オランダ語、ラテン語を解する博覧強記の学者であり、書画・地図・動植物・鉱物などの蔵書家・コレクターであった。ひところでいえば「知の巨人」である。現代の「知の巨人」松岡正剛氏は「アジアの文化をメディアとしてとりこみ、木村蒹葭堂たった一人で日本全体をおおうセンターともいえる人材だった」と評された。

 

その木村蒹葭堂を日本中の学者、医者、漢詩人、絵師、大名、町人のみならず、外国人までもが訪れた木村蒹葭堂を主人としたサロンでの交流・交遊は当時の大坂のみならず日本に様々なアイデア、ビジネスを生み出したのだろう。

 

江戸時代の大坂商人は、北海道の海藻をみて昆布を生みだし出汁にして美味な料理文化を育てた。菜種をみて菜種油を製造して、江戸時代の夜を明るくした。

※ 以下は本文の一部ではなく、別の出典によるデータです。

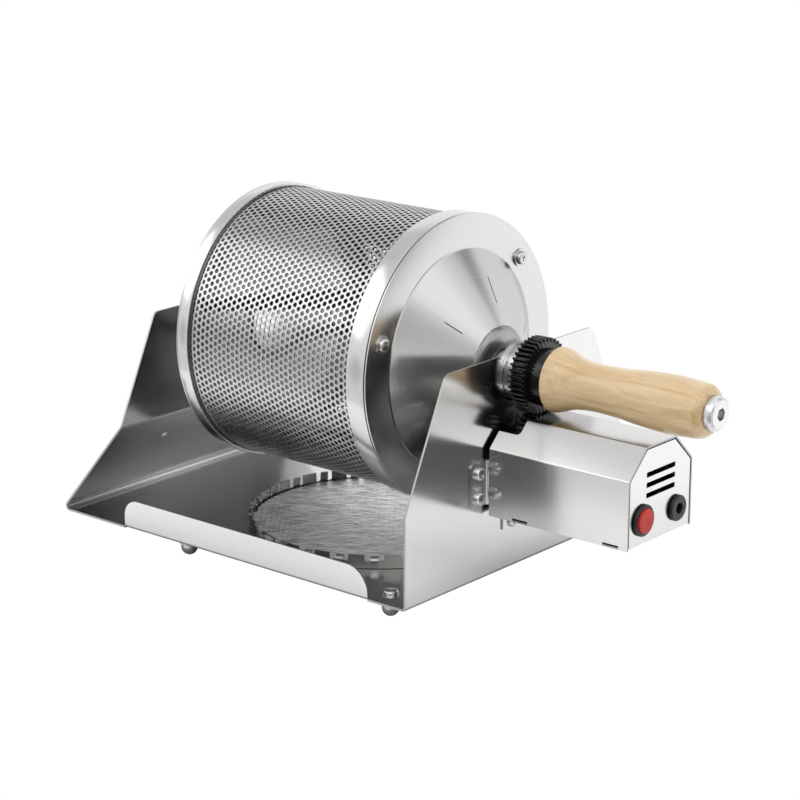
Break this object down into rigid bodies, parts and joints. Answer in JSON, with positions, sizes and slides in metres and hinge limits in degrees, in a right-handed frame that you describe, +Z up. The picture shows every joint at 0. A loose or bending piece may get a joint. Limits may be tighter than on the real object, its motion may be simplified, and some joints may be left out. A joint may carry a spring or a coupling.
{
  "type": "drum coffee roaster",
  "caption": "Small coffee roaster with a perforated steel drum turning over a slotted burner ring, driven by a geared motor and lifted out by a wooden handle.",
  "frame": {"origin": "middle of the overall footprint, on the plane of the feet", "axes": "+X along the drum axis toward the wooden handle, +Y to the back, +Z up"},
  "size_m": [0.3842, 0.1942, 0.2009],
  "materials": {
    "stainless_sheet": "brushed satin stainless sheet",
    "stainless_band": "brushed bright stainless",
    "perforated_steel": "fine perforated stainless, satin",
    "burner_steel": "plain rolled stainless strip",
    "gauze": "woven heat-proof gauze, matt",
    "screw_steel": "bright zinc and stainless fasteners",
    "axle_steel": "turned steel, satin",
    "collar_steel": "polished turned steel",
    "gear_black": "glossy black",
    "wood": "satin varnished beech",
    "aluminium_nut": "satin turned aluminium",
    "motor_steel": "plated motor can",
    "brass_pinion": "cut brass",
    "black_plastic": "moulded black",
    "red_plastic": "glossy red"
  },
  "bodies": {
    "frame": {"base_sheet": "stainless_sheet", "right_plate": "stainless_sheet", "left_panel": "stainless_sheet", "feet": "screw_steel", "foot_screws": "screw_steel", "burner_ring": "burner_steel", "gauze_pan": "gauze", "case_cover": "stainless_sheet", "case_tray": "stainless_sheet", "cover_screws": "screw_steel", "cover_nuts": "screw_steel", "tray_screws": "screw_steel", "motor_bracket": "stainless_sheet", "bracket_screws": "screw_steel", "gearbox": "motor_steel", "motor_can": "motor_steel", "switch_body": "black_plastic", "switch_nut": "black_plastic", "jack_body": "black_plastic", "jack_nut": "black_plastic"},
    "lift": {"bearing_collar": "collar_steel"},
    "drum": {"drum_shell": "perforated_steel", "left_band": "stainless_band", "right_band": "stainless_band", "left_end_cap": "stainless_band", "journal_tube": "stainless_band", "right_end_cap": "stainless_band", "neck_cap": "stainless_band", "end_cap_washers": "screw_steel", "end_cap_screws": "screw_steel", "end_cap_nuts": "screw_steel", "mixing_vanes": "stainless_sheet", "drum_axle": "axle_steel", "drum_gear": "gear_black", "handle": "wood", "handle_stud": "screw_steel", "handle_end_nut": "aluminium_nut"},
    "pinion": {"motor_shaft": "axle_steel", "pinion": "brass_pinion"},
    "switch": {"switch_cap": "red_plastic"}
  },
  "joints": [
    {"name": "drum_lift", "type": "slide", "parent": "frame", "child": "lift", "axis": [0, 0, 1], "range_m": [0, 0.06]},
    {"name": "drum_spin", "type": "hinge", "parent": "lift", "child": "drum", "pos_m": [0.06564, 0, 0.1209], "axis": [1, 0, 0], "continuous": true},
    {"name": "pinion_spin", "type": "hinge", "parent": "frame", "child": "pinion", "pos_m": [0.07664, 0, 0.0859], "axis": [1, 0, 0], "continuous": true},
    {"name": "switch_press", "type": "slide", "parent": "frame", "child": "switch", "axis": [-1, 0, 0], "range_m": [0, 0.0015], "stiffness_N_per_m": 500}
  ],
  "couplings": [
    {"joint": "pinion_spin", "follows": "drum_spin", "ratio": -1.3333}
  ]
}
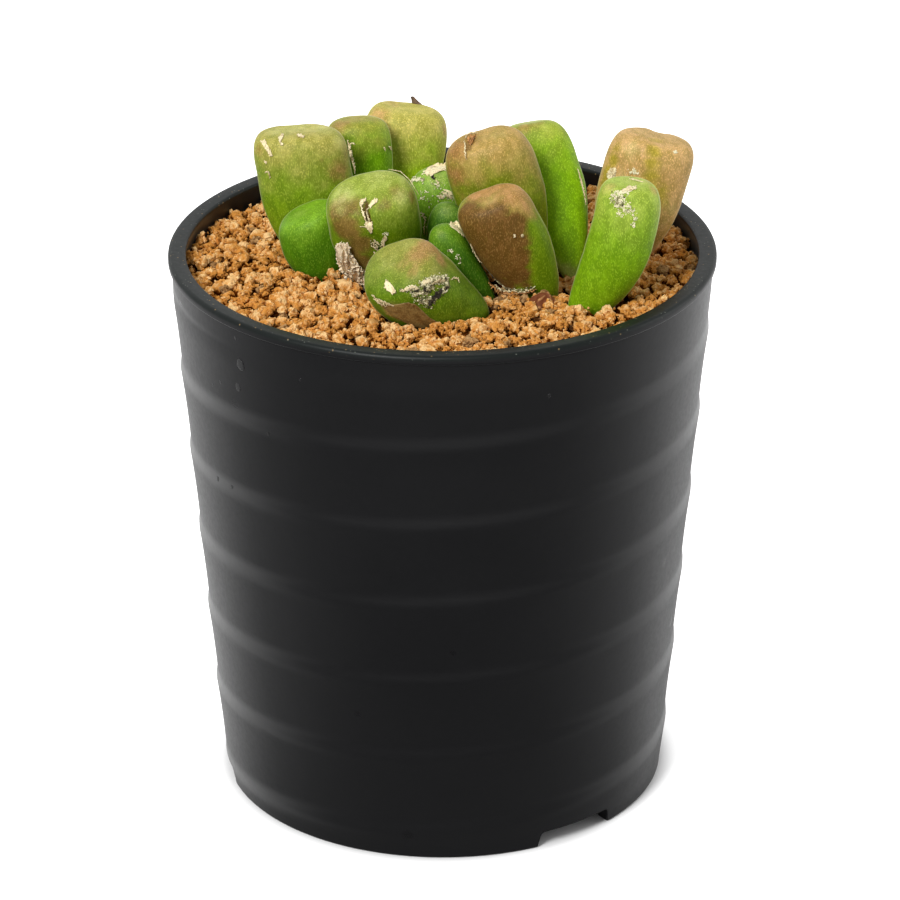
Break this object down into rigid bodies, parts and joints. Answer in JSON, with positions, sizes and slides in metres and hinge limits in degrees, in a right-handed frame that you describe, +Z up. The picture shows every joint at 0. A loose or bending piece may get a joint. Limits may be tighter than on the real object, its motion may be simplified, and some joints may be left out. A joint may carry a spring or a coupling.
{
  "type": "potted conophytum",
  "caption": "Clump of cone-shaped succulent heads in clay granules, in a tall round black nursery pot with a shallow screw ridge and a notched foot.",
  "frame": {"origin": "centre of the pot's foot, at the level that it stands on", "axes": "+Z up along the pot's axis, -Y towards the side with the low leaning head"},
  "size_m": [0.075, 0.075, 0.0961],
  "materials": {
    "pot_plastic": "black moulded plastic, satin",
    "clay_granules": "rough baked clay granules",
    "head_left_tall_skin": "fleshy plant skin with a soft sheen",
    "head_left_small_skin": "fleshy plant skin with a soft sheen",
    "head_back_green_skin": "fleshy plant skin with a soft sheen",
    "head_back_twin_skin": "fleshy plant skin with a soft sheen",
    "head_centre_skin": "fleshy plant skin with a soft sheen",
    "head_mossy_skin": "fleshy plant skin with a soft sheen",
    "head_tiny_skin": "fleshy plant skin with a soft sheen",
    "head_leaning_small_skin": "fleshy plant skin with a soft sheen",
    "head_front_low_skin": "fleshy plant skin with a soft sheen",
    "head_brown_tall_skin": "fleshy plant skin with a soft sheen",
    "head_brown_front_skin": "fleshy plant skin with a soft sheen",
    "head_green_tall_skin": "fleshy plant skin with a soft sheen",
    "head_green_curved_skin": "fleshy plant skin with a soft sheen",
    "head_right_twin_skin": "fleshy plant skin with a soft sheen",
    "dried_sheath_paper": "dry papery leaf skin",
    "dried_skin_paper": "dry brown leaf skin",
    "dried_flower": "dry flower remnant",
    "shrivelled_skin": "dry wrinkled plant skin"
  },
  "bodies": {
    "root": {"pot": "pot_plastic", "soil": "clay_granules", "head_left_tall": "head_left_tall_skin", "head_left_small": "head_left_small_skin", "head_back_green": "head_back_green_skin", "head_back_twin": "head_back_twin_skin", "head_centre": "head_centre_skin", "head_mossy": "head_mossy_skin", "head_tiny": "head_tiny_skin", "head_leaning_small": "head_leaning_small_skin", "head_front_low": "head_front_low_skin", "head_brown_tall": "head_brown_tall_skin", "head_brown_front": "head_brown_front_skin", "head_green_tall": "head_green_tall_skin", "head_green_curved": "head_green_curved_skin", "head_right_twin": "head_right_twin_skin", "dried_sheath": "dried_sheath_paper", "dried_skin_front": "dried_skin_paper", "flower_stub": "dried_flower", "shrivelled_head": "shrivelled_skin"}
  },
  "joints": []
}
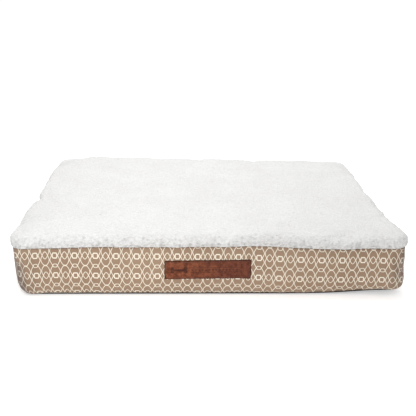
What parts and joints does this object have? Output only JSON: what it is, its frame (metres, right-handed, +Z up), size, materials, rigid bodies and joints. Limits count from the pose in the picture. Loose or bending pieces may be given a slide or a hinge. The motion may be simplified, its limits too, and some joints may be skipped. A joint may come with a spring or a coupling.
{
  "type": "pet cushion bed",
  "caption": "Rectangular orthopaedic pet bed with a pile-fleece top, a printed side band, a leather patch, a dark non-slip base and a zipped back over a foam core.",
  "frame": {"origin": "middle of the underside, on the surface that the grip dots rest on", "axes": "+X to the right along the long front that carries the patch, +Y towards the zipped back, +Z up"},
  "size_m": [0.914, 0.686, 0.15],
  "materials": {
    "fleece": "matte",
    "printed_cloth": "matte",
    "base_cloth": "matte",
    "grip_rubber": "satin",
    "binding_tape": "matte",
    "patch_leather": "satin",
    "patch_thread": "satin",
    "label_satin": "satin",
    "zip_tape": "matte",
    "zip_coil": "satin",
    "zip_metal": "satin",
    "cover_thread": "satin",
    "liner_film": "matte",
    "support_foam": "matte",
    "crate_foam": "matte",
    "wadding": "matte"
  },
  "bodies": {
    "bed": {"fleece_top": "fleece", "boxing_strip": "printed_cloth", "back_strip_upper": "printed_cloth", "back_strip_lower": "printed_cloth", "bottom_panel": "base_cloth", "grip_dots": "grip_rubber", "top_seam_binding": "binding_tape", "bottom_seam_binding": "binding_tape", "leather_patch": "patch_leather", "patch_stitching": "patch_thread", "care_label": "label_satin", "zipper_tape_upper": "zip_tape", "zipper_tape_lower": "zip_tape", "zipper_coil_upper": "zip_coil", "zipper_coil_lower": "zip_coil", "zipper_stops": "zip_metal", "zipper_end_tabs": "printed_cloth", "zipper_topstitching": "cover_thread", "inner_liner": "liner_film", "foam_base": "support_foam", "foam_egg_crate": "crate_foam", "fibre_wadding": "wadding"},
    "slider": {"zipper_slider": "zip_metal"},
    "pull_tab": {"zipper_pull_tab": "zip_metal"}
  },
  "joints": [
    {"name": "zip_travel", "type": "slide", "parent": "bed", "child": "slider", "axis": [1, 0, 0], "range_m": [0, 0.752]},
    {"name": "pull_tab_flip", "type": "hinge", "parent": "slider", "child": "pull_tab", "pos_m": [-0.376, 0.34, 0.0639], "axis": [0, 0, -1], "range_deg": [0, 180]}
  ]
}
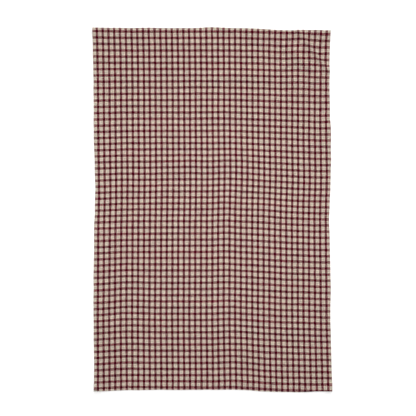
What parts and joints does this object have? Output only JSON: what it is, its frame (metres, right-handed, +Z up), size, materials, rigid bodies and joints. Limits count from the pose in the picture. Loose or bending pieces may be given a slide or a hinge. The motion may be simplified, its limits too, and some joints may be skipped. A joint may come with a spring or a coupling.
{
  "type": "tea towel",
  "caption": "Rectangular tea towel lying open and flat, in a small even woven check, narrowly hemmed all round.",
  "frame": {"origin": "on the surface that the towel lies on, under the middle of the towel's bounding box", "axes": "+Y along the towel's length, +X across its width, +Z up out of its face"},
  "size_m": [0.4704, 0.7166, 0.0039],
  "materials": {
    "checked_cotton": "matt yarn-dyed plain weave in burgundy and tan"
  },
  "bodies": {
    "root": {"towel": "checked_cotton"}
  },
  "joints": []
}
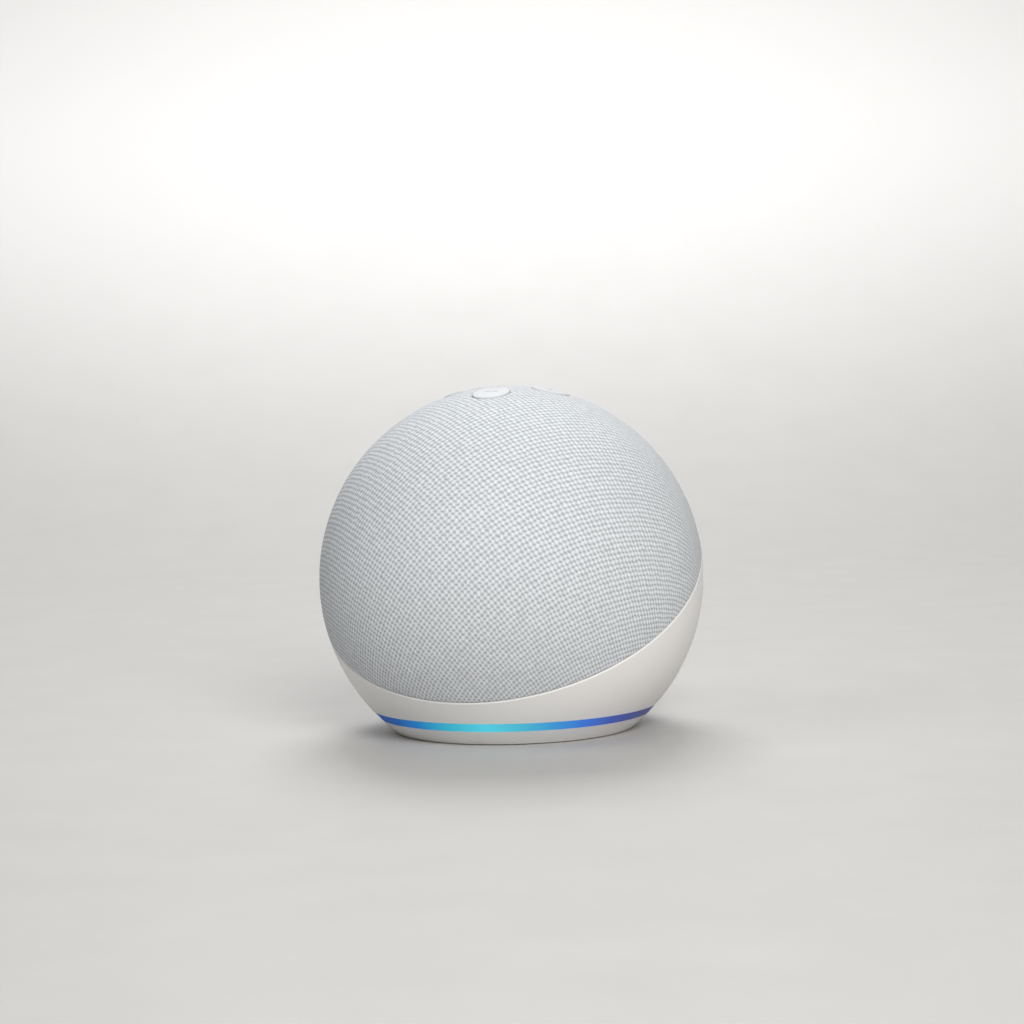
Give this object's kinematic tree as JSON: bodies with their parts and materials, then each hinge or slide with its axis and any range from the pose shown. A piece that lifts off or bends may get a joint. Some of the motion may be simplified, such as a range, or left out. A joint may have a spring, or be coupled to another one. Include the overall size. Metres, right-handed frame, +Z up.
{
  "type": "smart speaker",
  "caption": "Ball-shaped smart speaker: knitted cover over a tilted grille, plastic lower bowl, glowing ring at the foot and round press buttons on top.",
  "frame": {"origin": "middle of the foot, on the surface that the speaker stands on", "axes": "+Z up, -Y towards the loudspeaker at the front, +X to the right as seen from the front"},
  "size_m": [0.1, 0.1, 0.0894],
  "materials": {
    "knit_fabric": "open knitted mesh, matt",
    "shell_plastic": "fine satin moulded plastic",
    "frame_plastic": "moulded ABS, dark grey",
    "ring_plastic": "translucent light guide, glowing",
    "silicone": "matt silicone",
    "steel": "zinc-plated",
    "black_steel": "black plated",
    "circuit_board": "solder mask",
    "lamp": "clear lens",
    "white_film": "white film",
    "foam": "closed foam",
    "ferrite": "sintered ferrite",
    "cone_paper": "pressed fibre cone",
    "surround_rubber": "half-roll rubber",
    "spider_cloth": "treated cloth",
    "former_foil": "foil former",
    "copper_wire": "enamelled copper",
    "wire_jacket": "soft insulation",
    "tin_shield": "tinned sheet",
    "thermal_gel": "soft thermal pad",
    "heat_sink_metal": "extruded aluminium",
    "chip_black": "moulded packages",
    "jack_black": "moulded nylon",
    "contact_metal": "nickel-plated contact",
    "ribbon_film": "polyimide film",
    "button_plastic": "satin moulded plastic",
    "switch_body": "switch housing"
  },
  "bodies": {
    "speaker": {"fabric_cover": "knit_fabric", "grille_shell": "frame_plastic", "lower_housing": "shell_plastic", "light_ring": "ring_plastic", "base_cover": "shell_plastic", "foot_pad": "silicone", "base_screws": "steel", "frame_screws": "steel", "led_board": "circuit_board", "light_leds": "lamp", "light_reflector": "white_film", "acoustic_box_front": "frame_plastic", "acoustic_box_rear": "frame_plastic", "box_gasket": "foam", "box_screws": "steel", "driver_basket": "black_steel", "driver_gasket": "foam", "driver_screws": "steel", "driver_top_plate": "steel", "driver_magnet": "ferrite", "driver_yoke": "steel", "driver_surround": "surround_rubber", "driver_spider": "spider_cloth", "driver_terminals": "contact_metal", "speaker_leads": "wire_jacket", "lead_grommet": "foam", "main_board": "circuit_board", "board_screws": "steel", "processor_shield": "tin_shield", "radio_shield": "tin_shield", "thermal_pad": "thermal_gel", "heat_sink": "heat_sink_metal", "board_components": "chip_black", "dc_jack": "jack_black", "dc_jack_pin": "contact_metal", "antenna_left": "contact_metal", "antenna_right": "contact_metal", "led_ribbon": "ribbon_film", "button_ribbon": "ribbon_film", "ribbon_connectors": "jack_black", "button_board": "circuit_board", "button_carrier": "frame_plastic", "button_board_screws": "steel", "tact_switches": "switch_body", "microphones": "tin_shield", "microphone_seals": "foam", "mute_led": "lamp"},
    "cone": {"driver_cone": "cone_paper", "dust_cap": "cone_paper", "voice_coil_former": "former_foil", "voice_coil": "copper_wire"},
    "volume_down": {"volume_down_button": "button_plastic", "volume_down_plunger": "switch_body"},
    "action": {"action_button": "button_plastic", "action_plunger": "switch_body"},
    "volume_up": {"volume_up_button": "button_plastic", "volume_up_plunger": "switch_body"},
    "microphone": {"microphone_button": "button_plastic", "microphone_plunger": "switch_body"}
  },
  "joints": [
    {"name": "volume_down_press", "type": "slide", "parent": "speaker", "child": "volume_down", "axis": [0, 0, -1], "range_m": [0, 0.0004], "stiffness_N_per_m": 1500, "springref_m": -0.0003},
    {"name": "action_press", "type": "slide", "parent": "speaker", "child": "action", "axis": [0, 0, -1], "range_m": [0, 0.0004], "stiffness_N_per_m": 1500, "springref_m": -0.0003},
    {"name": "volume_up_press", "type": "slide", "parent": "speaker", "child": "volume_up", "axis": [0, 0, -1], "range_m": [0, 0.0004], "stiffness_N_per_m": 1500, "springref_m": -0.0003},
    {"name": "microphone_press", "type": "slide", "parent": "speaker", "child": "microphone", "axis": [0, 0, -1], "range_m": [0, 0.0004], "stiffness_N_per_m": 1500, "springref_m": -0.0003},
    {"name": "cone_stroke", "type": "slide", "parent": "speaker", "child": "cone", "axis": [0, -1, 0], "range_m": [-0.0012, 0.0012], "stiffness_N_per_m": 1200, "deforming": ["driver_surround", "driver_spider"]}
  ]
}
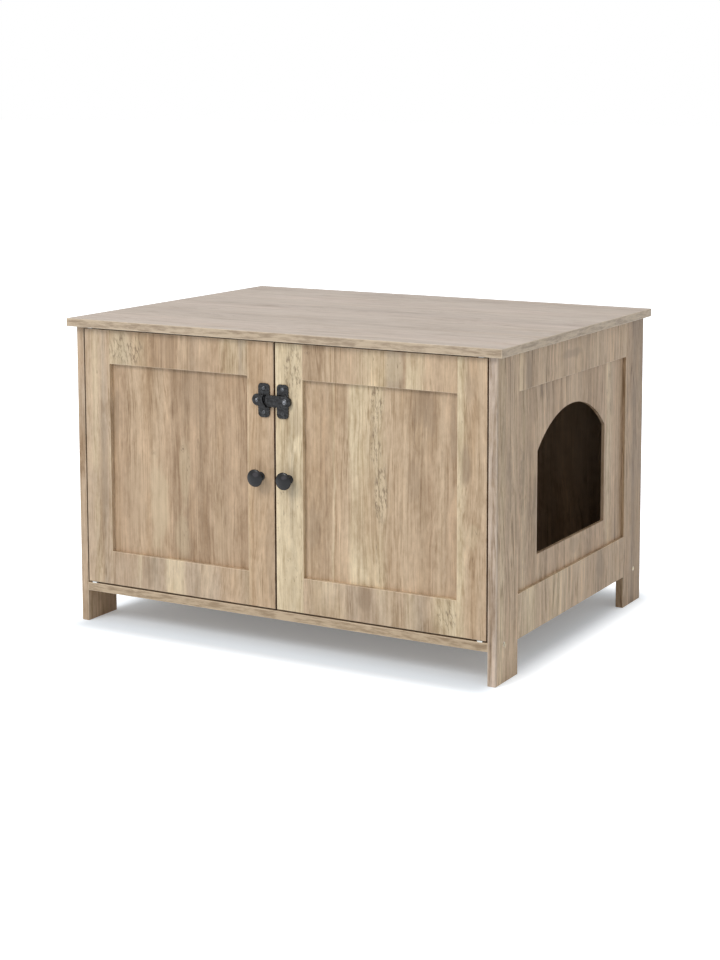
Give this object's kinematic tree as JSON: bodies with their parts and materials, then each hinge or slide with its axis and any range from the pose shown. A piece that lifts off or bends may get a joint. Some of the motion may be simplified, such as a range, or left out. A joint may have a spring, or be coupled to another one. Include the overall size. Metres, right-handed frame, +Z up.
{
  "type": "cat litter box cabinet",
  "caption": "Low wooden cabinet that hides a litter tray: two framed doors on pivot pins, a flip latch, plank legs and an arched cat entry in one side.",
  "frame": {"origin": "centre of the footprint at floor level, under the middle of the bounding box", "axes": "+X to the right seen from the doors, the side with the cat entry; +Y from the doors to the back; +Z up"},
  "size_m": [0.88, 0.6676, 0.565],
  "materials": {
    "top_board": "matte printed grain",
    "door_board": "matte printed grain",
    "carcass_board": "matte printed grain",
    "back_board": "matte printed grain",
    "stop_block": "matte printed grain",
    "beech_dowel": "fluted, dry",
    "black_iron": "satin black powder coat",
    "black_screw": "satin black",
    "zinc_fitting": "zinc plated",
    "white_nylon": "moulded, matte"
  },
  "bodies": {
    "cabinet": {"back_panel": "back_board", "base_screws": "zinc_fitting", "bottom_board": "carcass_board", "cam_bolts": "zinc_fitting", "cam_locks": "zinc_fitting", "door_stop": "stop_block", "left_bottom_rail": "carcass_board", "left_front_leg": "carcass_board", "left_rear_leg": "carcass_board", "left_side_panel": "carcass_board", "left_top_rail": "carcass_board", "pivot_bushes": "white_nylon", "right_bottom_rail": "carcass_board", "right_entry_panel": "carcass_board", "right_front_leg": "carcass_board", "right_rear_leg": "carcass_board", "right_top_rail": "carcass_board", "stop_screws": "zinc_fitting", "top_dowels": "beech_dowel", "top_panel": "top_board"},
    "right_door": {"latch_base_plate": "black_iron", "latch_base_screws": "black_screw", "latch_rivet": "black_iron", "latch_washer": "black_iron", "right_door_bottom_rail": "door_board", "right_door_inner_stile": "door_board", "right_door_outer_stile": "door_board", "right_door_panel": "door_board", "right_door_pivot_pins": "white_nylon", "right_door_top_rail": "door_board", "right_knob": "black_iron", "right_knob_screw": "zinc_fitting"},
    "left_door": {"latch_catch_plate": "black_iron", "latch_catch_screws": "black_screw", "left_door_bottom_rail": "door_board", "left_door_inner_stile": "door_board", "left_door_outer_stile": "door_board", "left_door_panel": "door_board", "left_door_pivot_pins": "white_nylon", "left_door_top_rail": "door_board", "left_knob": "black_iron", "left_knob_screw": "zinc_fitting"},
    "latch_bar": {"latch_bar": "black_iron"}
  },
  "joints": [
    {"name": "right_door_hinge", "type": "hinge", "parent": "cabinet", "child": "right_door", "pos_m": [0.3965, -0.30225, 0.3115], "axis": [0, 0, 1], "range_deg": [0, 120]},
    {"name": "left_door_hinge", "type": "hinge", "parent": "cabinet", "child": "left_door", "pos_m": [-0.3965, -0.30225, 0.3115], "axis": [0, 0, 1], "range_deg": [-120, 0]},
    {"name": "latch_bar_pivot", "type": "hinge", "parent": "right_door", "child": "latch_bar", "pos_m": [0.0255, -0.31425, 0.445], "axis": [0, 1, 0], "range_deg": [0, 90]}
  ],
  "couplings": [
    {"joint": "left_door_hinge", "follows": "right_door_hinge", "ratio": -1}
  ]
}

綿花をみて着物をつくりファッションを育てた。このように全体像、社会のあり姿をイメージし、産業連関を描きビジネスモデルを組みたてた。それらをだれが考えたのか判らない。おそらくいろいろな人が次々とアイデアを出して組みあわせ、新たな商品・サービス・ビジネスがうみだされたのだろう。

 

「天下台所」とよばれた大坂で、畿内や江戸だけでなく日本国内の各藩の人たち、海外の人たちが交流しあい、様々な専門分野の人が集まり、多面的な情報を坩堝にして、それを取り込み、編集し、独自の「トランスミッション」を働かせて、新たなものへと変換させ、すこし「実験」し、その反応をフィードバックし、価値あるものを次々とつくりだしたのではないだろうか。

 

多種多様な情報から価値あるものに変えていく「トランスミッション」が「天下の台所」をつくりだした本質と考えられるが、北前船や菱垣廻船・樽廻船などによる水路ネットワークや株仲間・講といった業界ネットワークに加えて、木村蒹葭堂のような「交流・学びの場」が大きく貢献していたと思う。

 

「スタートアップ大競争」の連載を読み、なぜ世界でその起業のアイデアが生まれるのかを考えるなか、木村蒹葭堂が生きた「天下の台所」の大坂というまちの風景とともに、世界を舞台にメディアアートキュレータとして活躍されている羽生和仁氏にお聴きしたベルリンの風景が目に浮かんだ。

 

「毎週ベルリンでは、毎週末、ギャラリーにアーティストたちや富豪やビジネスマンなどいろいろな人たちが集まり、ワインを片手に議論するというバーというかサロンのようだった。若いアーティストと大富豪が議論したり、様々な専門分野のアイデアが組み合わされ、新しいビジネスが次々と生まれている。それがベルリンが進める「シリコンアレー」ブレインストーミングコラボレーションの土壌になっているのではないか」と羽生氏が語っておられた。これこそ、現代版の木村蒹葭堂ではないか。